Claro está que, en todo caso, no fue lo suficientemente rotundo porque, una vez en Madrid, Juan Carlos le dijo a López Rodó que no había podido adivinar cuál sería la actitud de su padre cuando se produjera el hecho. El problema siguió así hasta que, en julio, Sainz Rodríguez tuvo la trascendental y decisiva entrevista secreta con Juan Carlos en Madrid, que le aseguró: “No se preocupe por su padre. De su buena reacción me encargo yo”.

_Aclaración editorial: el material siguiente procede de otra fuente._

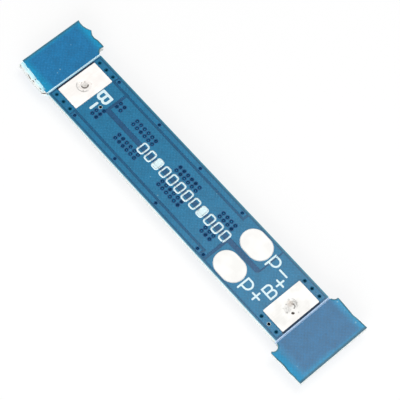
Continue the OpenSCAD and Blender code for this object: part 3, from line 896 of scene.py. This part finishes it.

Apenas unos días después, el 12 de julio de 1969, Juan Carlos recibió la esperada llamada telefónica de Franco. Durante la cita, tras la comida en el Pardo el dictador le comunicó finalmente su decisión de designarlo como sucesor, así como las fechas previstas a tal objeto. “De acuerdo, mi general, acepto”. Franco sonrió imperceptiblemente y le dio un abrazo. Cuando el príncipe salió del despacho, pudo ver que ya estaba allí el embajador de España en Lisboa, a quien acto seguido Franco entregaría una carta que ya tenía preparada para Don Juan, para que la llevara inmediatamente a Estoril.